Trump’s Unilateral Actions Are a Sign of Weakness

Acting alone isn’t the same as exercising power. It shows the president still hasn’t learned the rules of the game.

Still not getting it.

Still not getting it.

Photographer: Nicholas Kamm/AFP/Getty Images

I can’t manage to put aside an Axios item about President Donald Trump from last Friday. Jonathan Swan reported that “administration officials past and present have told us that Trump savors news coverage that shows him acting unilaterally.” Swan was focused on Trump’s habit of overruling and humiliating his staffers and appointees, which is partly why his administration has had record turnover and why the applicant pool is so small for open jobs. But the point about acting alone is worth delving into. 
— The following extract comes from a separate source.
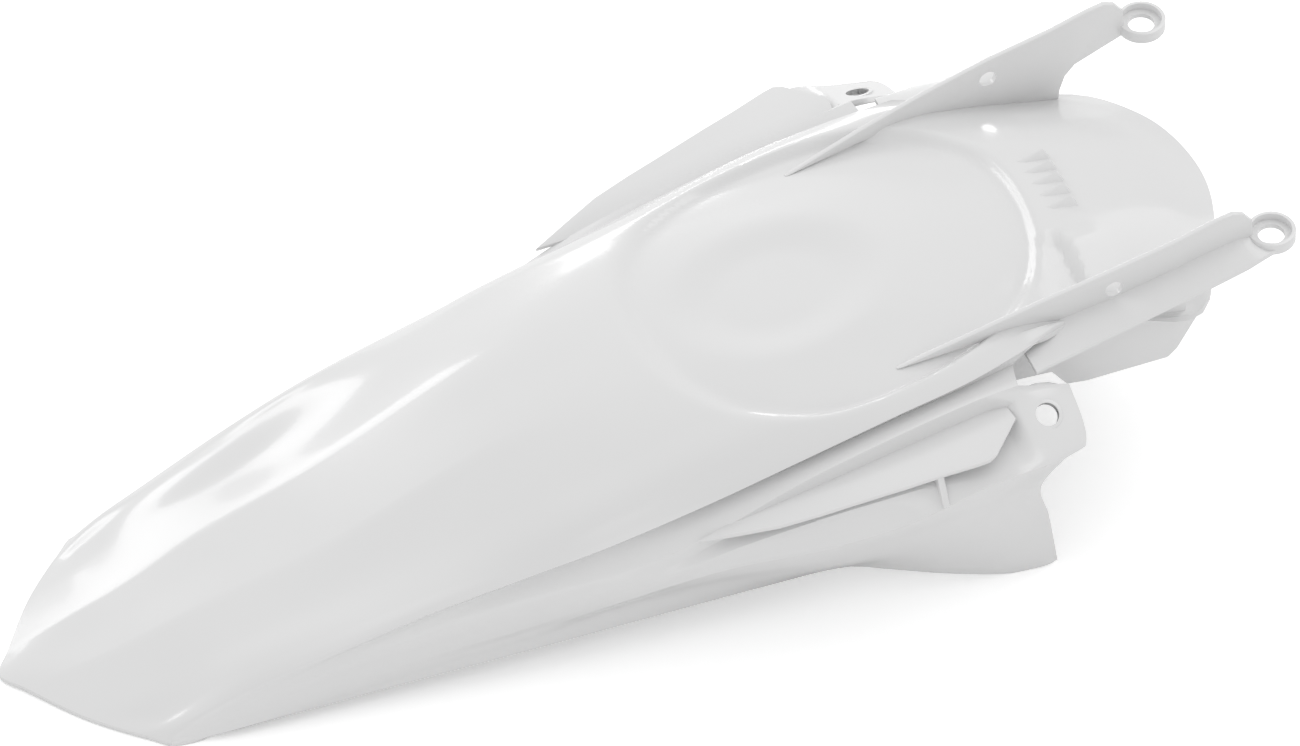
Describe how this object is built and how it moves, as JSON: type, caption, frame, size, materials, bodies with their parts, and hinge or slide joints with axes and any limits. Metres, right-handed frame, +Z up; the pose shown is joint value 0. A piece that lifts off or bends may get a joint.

For one thing, Trump often seems to confuse acting with talking. Take the Special Olympics. Trump claimed to be overriding Education Secretary Betsy DeVos last week when he said he “just authorized a funding of the Special Olympics.” The only problem? Trump didn’t authorize anything. Instead, he contradicted his own budget request to Congress, which had in fact slashed funding for the Special Olympics and which Congress was going to ignore anyway. It’s not just that Trump’s reversal had no effect. It’s that Trump, after hiring extreme cost-cutters to write his budget and then (apparently) ignoring what they produced, was reversing himself without seeming to realize it. His pretense of unilateral action ended up being a substitute for doing the job in the first place.